No deja de resultar sorprendente la facilidad con la que este relato, ahora convertido en saga, le ha tomado el pulso a la vida en una aldea vikinga y a los constantes cambios que se producen en ella. Alejado de la naturaleza perpetua del cuento tradicional, el libro de Cressida Cowel parece advertir la transformación constante como condición inevitable de habitar el mundo.
Los personajes pueden morir y el mundo sigue girando. Los protagonistas, ahora adolescentes, pueden caminar con una pata de palo sin dramatismos y los enemigos enseñan también sin pudor sus miembros mutilados como señal del paso del tiempo. El concepto de felicidad como aquel lugar en el que nada ha de cambiar, propuesto por el entretenimiento infantil clásico, parece puesto en entredicho a través de una mirada menos ensimismada, que también puede poner en juego las exigidas dosis de fuegos artificiales. La felicidad aquí no es llegar al estado ideal, sino la posibilidad de continuar avanzando y mejorando.
En ese sentido, y sin el factor sorpresa en su poder, la secuela de Cómo entrenar a tu dragón parece dispuesta no sólo a continuar los planteamientos de aquella, sino también a amplificarlos. El mundo es ahora más grande, más lleno de posibilidades, pero también más peligroso. Los protagonistas ya no son niños, y viven con el deseo de caminar siempre hacia delante, de descubrir y de dejarse fascinar por todo. También quieren plantarle cara a sus mayores y cambiar las cosas, no tanto como un acto de rebeldía sino con ánimo de demostrar y demostrarse que ya están listos para tomar decisiones.
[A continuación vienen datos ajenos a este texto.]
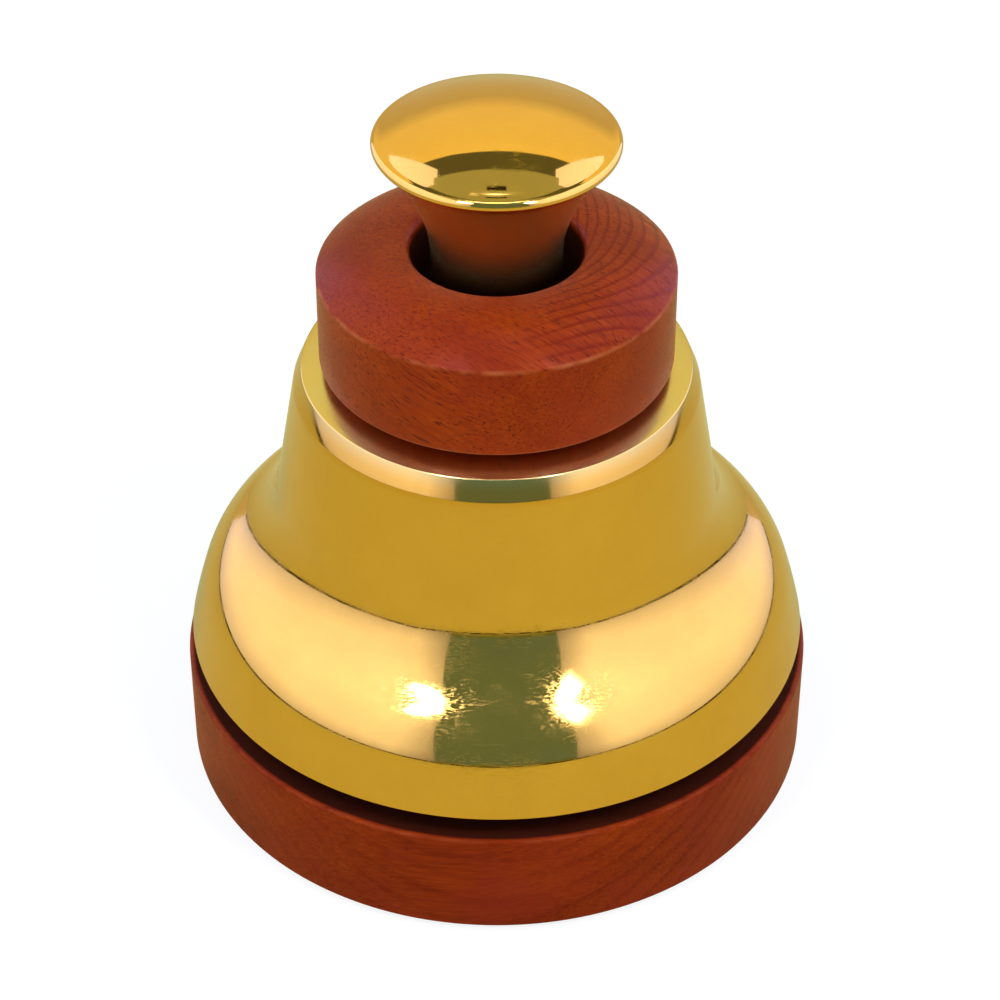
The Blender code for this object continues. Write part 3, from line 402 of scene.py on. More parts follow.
def hangCeiling():
    ceiling, down = studio["ceiling"], (0, 0, -1)
    front, back = studio["ceilingFront"], studio["ceilingBack"]
    over = evenCloth("tentCeiling", studio["ceilingCloth"], studio["ceilingLevel"])
    bright = evenCloth("tentCeilingStrip", studio["stripCloth"], studio["stripLevel"])
    dark = evenCloth("ceilingFitting", studio["darkCloth"], studio["darkLevel"])
    middle, wide = (front + back) / 2, 2 * studio["halfWidth"]
    hangCloth("tentCeiling", (0, middle, ceiling), wide, back - front, down, over)
    for name, (along, under, width, depth) in studio["fittings"].items():
        cloth = bright if "Strip" in name else dark
        hangCloth(name, (0, along, ceiling - under), width, depth, down, cloth)


def layTentHem():
    # the dark line where the cloth meets the counter
    half, front, back = studio["halfWidth"], studio["front"], studio["back"]
    line = studio["skirting"]
    depth, middle, gap = back - front, (back + front) / 2, 2 * mm
    dark = evenCloth("tentSkirting", studio["darkCloth"], studio["darkLevel"])
    hangCloth("tentSkirtingLeft", (-half + gap, middle, line / 2), depth, line, (1, 0, 0), dark)
    hangCloth("tentSkirtingRight", (half - gap, middle, line / 2), depth, line, (-1, 0, 0), dark)
    hangCloth("tentSkirtingFront", (0, front + gap, line / 2), 2 * half, line, (0, 1, 0), dark)


def addLamps():
    half, front, back = studio["halfWidth"], studio["front"], studio["back"]
    top, backTop, tilt = studio["sideTop"], studio["backTop"], studio["softTilt"]
    depth, middle = back - front, (back + front) / 2
    for name, centre, width, height, facing in (
        ("softLeft", (-half, middle, top / 2), depth, top, (1, 0, tilt)),
        ("softRight", (half, middle, top / 2), depth, top, (-1, 0, tilt)),
        ("softBack", (0, back, backTop / 2), 2 * half, backTop, (0, -1, tilt)),
        ("softFront", (0, front, top / 2), 2 * half, top, (0, 1, tilt)),
        ("softTop", (0, middle, top), 2 * half, depth, (0, 0, -1)),
    ):
        addLamp(name, centre, width, height, facing, studio[name])
    # two flash heads over the camera's shoulders
    for name, (centre, width, height) in studio["flashes"].items():
        facing = Vector(studio["flashTarget"]) - Vector(centre)
        addLamp(name, centre, width, height, facing, studio["flash"], shape="ELLIPSE")


def buildStudio():
    hangWalls()
    hangCeiling()
    layTentHem()
    addLamps()
    print("studio built")


def shownToCamera(tree, around, shown):
    # one shader for light and reflections, another for what the camera sees
    path = put(tree, "LightPath").outputs["Is Camera Ray"]
    return put(tree, "MixShader", {0: path, 1: around.outputs[0], 2: shown.outputs[0]}).outputs[0]


def buildCounter():
    deselect()
    bpy.ops.mesh.primitive_plane_add(size=studio["counterSize"], location=(0, 0, 0))
    counter = bpy.context.object
    counter.name = "counterTop"
    made = bpy.data.materials.new("paleCounter")
    tree = emptyTree(made)
    grain = noise(tree, put(tree, "TexCoord").outputs["Object"], 14, 4)
    first, second = studio["counterPaper"]
    matt = put(tree, "BsdfDiffuse", {"Color": mixColours(tree, grain, rgba(first), rgba(second))})
    # the camera sees it almost white, as a lit sweep of paper
    shown = put(tree, "BsdfDiffuse", {"Color": rgba(studio["counterShown"])})
    glow = put(tree, "Emission", {"Color": (1, 1, 1, 1), "Strength": studio["counterGlow"]})
    bright = put(tree, "AddShader", {0: shown.outputs[0], 1: glow.outputs[0]})
    put(tree, "OutputMaterial", {"Surface": shownToCamera(tree, matt, bright)})
    counter.data.materials.append(made)

    world = bpy.data.worlds.new("room")
    bpy.context.scene.world = world
    tree = emptyTree(world)
    pale = put(tree, "Background", {"Color": (1, 1, 1, 1), "Strength": studio["backdrop"]})
    dim = put(tree, "Background", {"Color": rgba(studio["room"]), "Strength": 1.0})
    put(tree, "OutputWorld", {"Surface": shownToCamera(tree, dim, pale)})
    bpy.context.scene.view_settings.view_transform = "Standard"
    print("counter and room built")


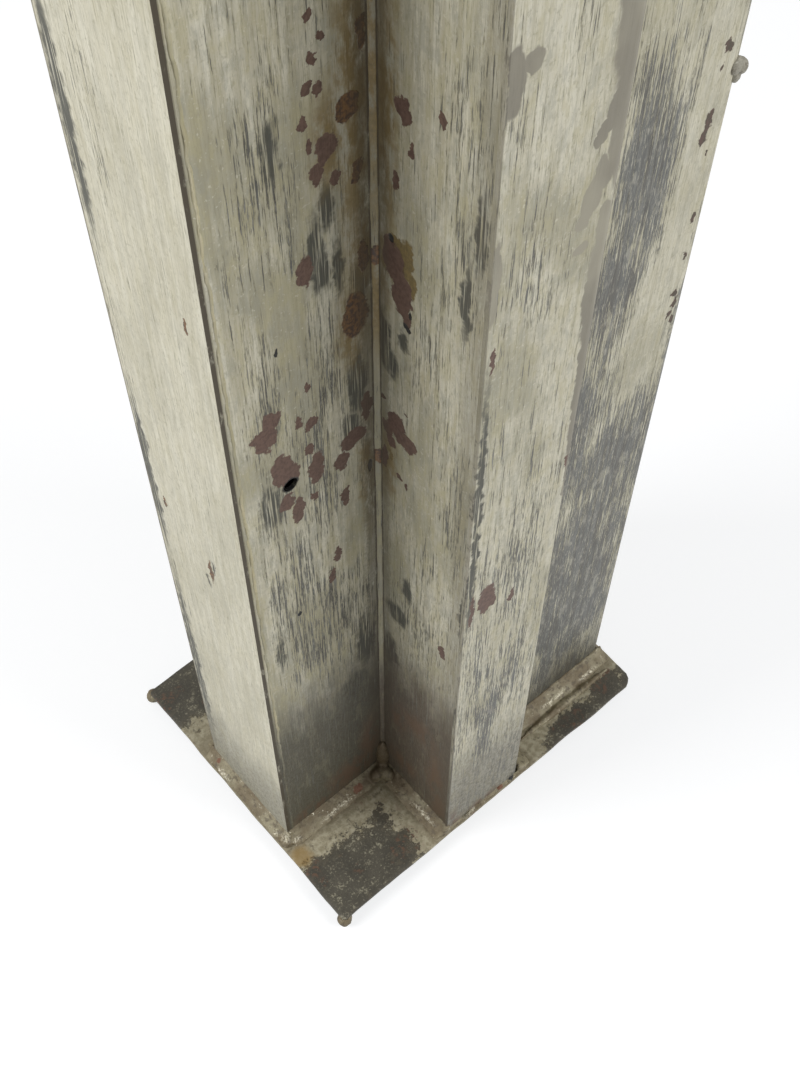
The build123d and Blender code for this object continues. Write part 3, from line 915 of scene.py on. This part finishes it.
# %% Plate finish
def plate_finish():
    plate = Finish("plate_steel_finish")
    plate.seed = 51.0
    torn = plate.ragged(2.4, 2.6)
    fine = plate.grain(0.5, 0.5, 4.0, 0.65)
    small = plate.grain(1.4, 1.4, 4.0, 0.6)
    wide = plate.grain(9.0, 9.0, 3.0, 0.5)
    flake = plate.grain(2.2, 2.2, 5.0, 0.72)

    colour = plate.washed(tint(78, 74, 63), (
        (wide, 0.35, 0.65, 1.0, tint(60, 57, 48)),
        (flake, 0.50, 0.66, 0.45, tint(94, 87, 71)),
        (fine, 0.57, 0.68, 0.65, tint(128, 124, 108)),
    ))
    light = plate.math("MULTIPLY", plate.ease(flake, 0.53, 0.60), plate.ease(fine, 0.44, 0.56))
    light = plate.math("MULTIPLY", light, plate.ease(wide, 0.56, 0.44, 0.85))
    colour = plate.blend(light, colour, tint(150, 146, 126))
    colour = plate.blend(plate.ease(fine, 0.42, 0.32, 0.7), colour, tint(50, 46, 39))

    # distance from the column's foot, face by face
    torn_axes = plate.node("ShaderNodeSeparateXYZ")
    plate.feed(torn, torn_axes.inputs[0])
    tx, ty = torn_axes.outputs[0], torn_axes.outputs[1]
    side = plate.math("ABSOLUTE", ty)

    def gap(low_x, high_x, half_y):
        left_by = plate.math("SUBTRACT", low_x, tx)
        right_by = plate.math("SUBTRACT", tx, high_x)
        out_x = plate.math("MAXIMUM", left_by, right_by)
        return plate.math("MAXIMUM", out_x, plate.math("SUBTRACT", side, half_y))

    away = plate.math("MINIMUM", gap(X_STRIP, X_STEP, Y_ARM), gap(X_CORNER, X_STEP, Y_CROSS))
    away = plate.math("MINIMUM", away, gap(X_STEP - 5.0, X_END, Y_BOX))
    drift = plate.about(wide, 12.0, away)
    drift = plate.about(flake, 14.0, drift)
    drift = plate.about(fine, 4.0, drift)
    # the crust breaks up into islands towards the right-hand edge
    drift = plate.math("ADD", drift, plate.ease(tx, 14.0, 30.0, 2.6))
    crust = plate.ease(drift, 10.4, 9.4)
    thin = plate.ease(drift, 13.0, 9.0, 0.45)
    crust_colour = plate.washed(tint(138, 130, 106), (
        (small, 0.35, 0.65, 1.0, tint(170, 163, 140)),
        (flake, 0.54, 0.66, 0.7, tint(92, 82, 64)),
        (away, 5.6, 4.0, 0.5, tint(112, 101, 78)),
    ))
    colour = plate.blend(thin, colour, tint(104, 96, 78))
    colour = plate.blend(crust, colour, crust_colour)
    rust = plate.math("MULTIPLY", plate.ease(wide, 0.56, 0.64), plate.ease(small, 0.48, 0.60, 0.7))
    colour = plate.blend(rust, colour, tint(104, 76, 58))
    gold = plate.spots([(-48.2, -21.5, 2.4, 2.6), (-48.7, 12.4, 0.8, 0.8)], "plan", torn, 0.4)
    colour = plate.blend(plate.math("MULTIPLY", gold, 0.75), colour, tint(140, 114, 64))
    height = plate.math("MULTIPLY_ADD", crust, 1.6, plate.math("MULTIPLY", small, 0.8))
    height = plate.math("MULTIPLY_ADD", fine, 0.5, height)
    return plate.finish(colour, plate.math("MULTIPLY_ADD", fine, 0.3, 0.45), 0.12, height, 0.12)


plate_paint = plate_finish()

# %% [markdown]
# ## Solder
# Soft solder dulls to grey with flux burnt olive and brown in the hollows, and it stays
# bright where something has knocked it. The bright spots at listed places are painted
# highlights on the lumps and along the crests of the runs.


# %% Solder finish
# spots seen from above: x, y, half size along x, half size along y; the first list holds painted
# highlights
LUMP_HIGHLIGHTS = [
    (-9.2, -40.2, 1.5, 0.9), (-7.2, -40.4, 0.7, 0.5), (-48.6, -15.6, 0.9, 1.4),
    (-49.4, -12.6, 0.6, 1), (-46.6, -17.4, 1.2, 0.5), (-33, -17.8, 5, 0.5),
    (-17.8, -33, 0.5, 3.8), (30, -31.4, 4, 0.4), (42, -31.8, 3, 0.4),
    (-49.8, 9, 0.5, 2.4),
]
RUST_LUMPS = [(2, -40.4, 1, 0.7), (-48.6, 12.4, 0.5, 0.6), (-26, -17, 1.6, 0.8)]
BLACK_LUMPS = [(5.9, -40.3, 1, 0.7)]
BROWN_LUMPS = [(-17.4, -16.6, 2.2, 2.2), (-22, -17, 3, 1.4), (-17, -22, 1.2, 3)]


def solder_finish(name, seed, grey, dull, bright):
    solder = Finish(name)
    solder.seed = seed
    torn = solder.ragged(1.1, 1.9)
    fine = solder.grain(0.45, 0.45, 4.0, 0.65)
    small = solder.grain(1.5, 1.5, 3.0, 0.6)
    wide = solder.grain(6.0, 6.0, 3.0, 0.5)
    colour = solder.washed(grey, (
        (wide, 0.38, 0.62, 1.0, dull),
        (small, 0.50, 0.66, 0.75, tint(84, 74, 58)),
        (fine, 0.58, 0.70, 0.6, tint(60, 54, 44)),
    ))
    knocks_and_highlights = solder.math("MULTIPLY", solder.ease(small, 0.40, 0.30), solder.ease(fine, 0.50, 0.40))
    # painted highlights: bright spots at the listed places on lumps and along the runs' crests
    painted_highlight = solder.spots(LUMP_HIGHLIGHTS, "plan", torn, 0.5)
    painted_highlight = solder.math("MULTIPLY", painted_highlight, solder.ease(fine, 0.60, 0.42, 0.75))
    knocks_and_highlights = solder.math("MAXIMUM", knocks_and_highlights, painted_highlight)
    colour = solder.blend(knocks_and_highlights, colour, bright)
    burnt = solder.math("MULTIPLY", solder.spots(BROWN_LUMPS, "plan", torn, 0.6), 0.8)
    colour = solder.blend(burnt, colour, tint(84, 70, 48))
    colour = solder.blend(solder.spots(RUST_LUMPS, "plan", torn, 0.2), colour, tint(112, 76, 54))
    colour = solder.blend(solder.spots(BLACK_LUMPS, "plan", torn, 0.2), colour, NEAR_BLACK)
    rough = solder.math("MULTIPLY_ADD", knocks_and_highlights, -0.25, 0.55)
    metal = solder.math("MULTIPLY_ADD", knocks_and_highlights, 0.5, 0.15)
    height = solder.math("MULTIPLY_ADD", fine, 0.6, small)
    return solder.finish(colour, rough, metal, height, 0.25)


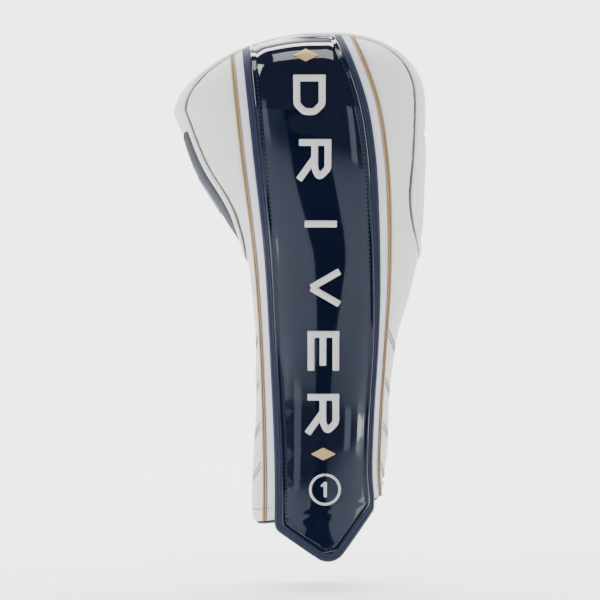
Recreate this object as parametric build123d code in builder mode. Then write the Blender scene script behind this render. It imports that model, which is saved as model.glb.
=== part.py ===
from build123d import *
import math
import os

# Head cover for a golf driver: a padded sock of laminated leather over the club head, a neck round the shaft with
# an elasticated back that stretches open, and a stiff pointed tongue below the mouth.
#
# Frame, in millimetres: +Z runs up the shaft into the head, -Y is the front with the gloss strip, +X is the side
# over the club face. The origin is the middle of the mouth. Every layer is a shell between two insets of one body.

# Widest part of the head, and how far the dome rises above it.
head_left = -92.0
head_right = 65.4
head_front = -62.0
head_back = 66.0
shoulder_z = 248.0
dome_height = 48.4
top_z = shoulder_z + dome_height

# Body shape up the neck and head: height, left, right, front, back, squareness (2 is an ellipse).
STATIONS = (
    (-46, -42.0, 37.0, -31.0, 31.0, 2.2),
    (8, -43.0, 38.0, -31.0, 31.0, 2.2),
    (35, -42.0, 41.0, -30.5, 30.5, 2.2),
    (70, -40.5, 42.3, -30.0, 30.0, 2.2),
    (108, -41.0, 47.5, -32.0, 33.0, 2.2),
    (138, -43.5, 55.5, -37.0, 39.0, 2.3),
    (160, -47.5, 61.0, -44.0, 47.0, 2.4),
    (180, -59.0, 63.5, -51.0, 55.0, 2.5),
    (212, -78.5, 65.0, -58.5, 62.5, 2.6),
    (shoulder_z, head_left, head_right, head_front, head_back, 2.7),
)
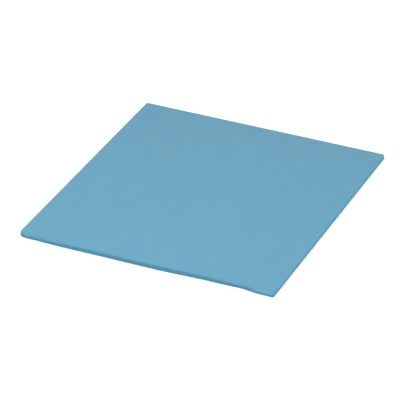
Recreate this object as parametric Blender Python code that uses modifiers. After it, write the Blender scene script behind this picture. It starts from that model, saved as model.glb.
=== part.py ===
# Thermal pad sheet: one square of soft silicone gap filler, cut from stock, lying flat.
# Metres, +Z up. The front edge runs along X. The origin is under the middle of the sheet,
# on the face that it lies on.

import math

import bmesh
import bpy

# Driving sizes of the sheet
PAD_LENGTH = 0.050  # along X
PAD_WIDTH = 0.050  # along Y, at the fullest point of the front cut
PAD_THICKNESS = 0.001

# The blade left three corners crisp. The front left one is rubbed rounder by handling.
CRISP_CORNER_RADIUS = 0.0003
WORN_CORNER_RADIUS = 0.0008

# Soft silicone draws in along a cut, so no rim is sharp.
RIM_RADIUS = 0.0002
RIM_SEGMENTS = 3

# The front edge was trimmed by hand. Each pair is a share of the length from the left
# end, and how far the cut lies inside the full width there. The cut runs smoothly
# between them, and the short step near the right end is where the blade was reset.
FRONT_CUT = (
    (0.00, 0.00011),
    (0.16, 0.0),
    (0.36, 0.00013),
    (0.50, 0.00021),
    (0.79, 0.00077),
    (0.88, 0.0009),
    (0.945, 0.00057),
    (1.00, 0.00058),
)
STEPS_PER_CUT = 5

CORNER_STEP_DEGREES = 15

PAD_BLUE = (0.165, 0.392, 0.545, 1.0)


def clear_scene():
    for obj in list(bpy.data.objects):
        bpy.data.objects.remove(obj, do_unlink=True)


def cut_inset(x):
    """How far inside the full width the front cut lies, at this place along X."""
    share = x / PAD_LENGTH + 0.5
    for (start, first), (end, last) in zip(FRONT_CUT, FRONT_CUT[1:]):
        if share <= end:
            t = max(0.0, (share - start) / (end - start))
            return first + (last - first) * t * t * (3 - 2 * t)
    return FRONT_CUT[-1][1]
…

Si hay algo que defina visualmente a la película es su continua búsqueda de la pirueta visual por encima de cualquier consideración narrativa. La acción que tiene lugar en el relato, abundante y a menudo algo gratuita, sirve como vehículo para poner en escena largos planos con los que recorrer el escenario a partir de una ejecución de apariencia imposible. La “cámara” sigue el vuelo de los dragones y sus jinetes, sortea llamaradas, desciende y vuelve a ascender a la misma velocidad que los personajes a los que muestra.
Es una parte del espectáculo y de ese ritmo acelerado que ha impuesto la industria al producto infantil y que parece difícil de evitar en un proyecto de semejante tamaño, como si se tratase de ciertas concesiones con las que la película debe acordar ciertos tiempos muertos, abandonar sus propuestas y ceñirse a esos modelos, más cómodos pero también más mediocres. La poderosa banda sonora de John Powell debe dejar paso a menudo a la música pop y a cada momento íntimo o reflexivo le debe suceder un chascarrillo, pequeños detalles de los que la película no puede librarse.
Son concesiones que no ocultan las virtudes de la película, pero que consiguen que éstas brillen menos. Al terminar, uno descubre que la emoción no proviene de ninguna batalla ni de esos grandes vuelos a través de las nubes, sino de los momentos más íntimos, de la mirada entre dragón y jinete en la que buscan reconocerse, en los primeros planos a los personajes cuando se topan con un nuevo obstáculo o en la posibilidad de ver crecer y transformarse a la aldea de los protagonistas. Un lugar siempre feliz porque entendió que la vida es cambio.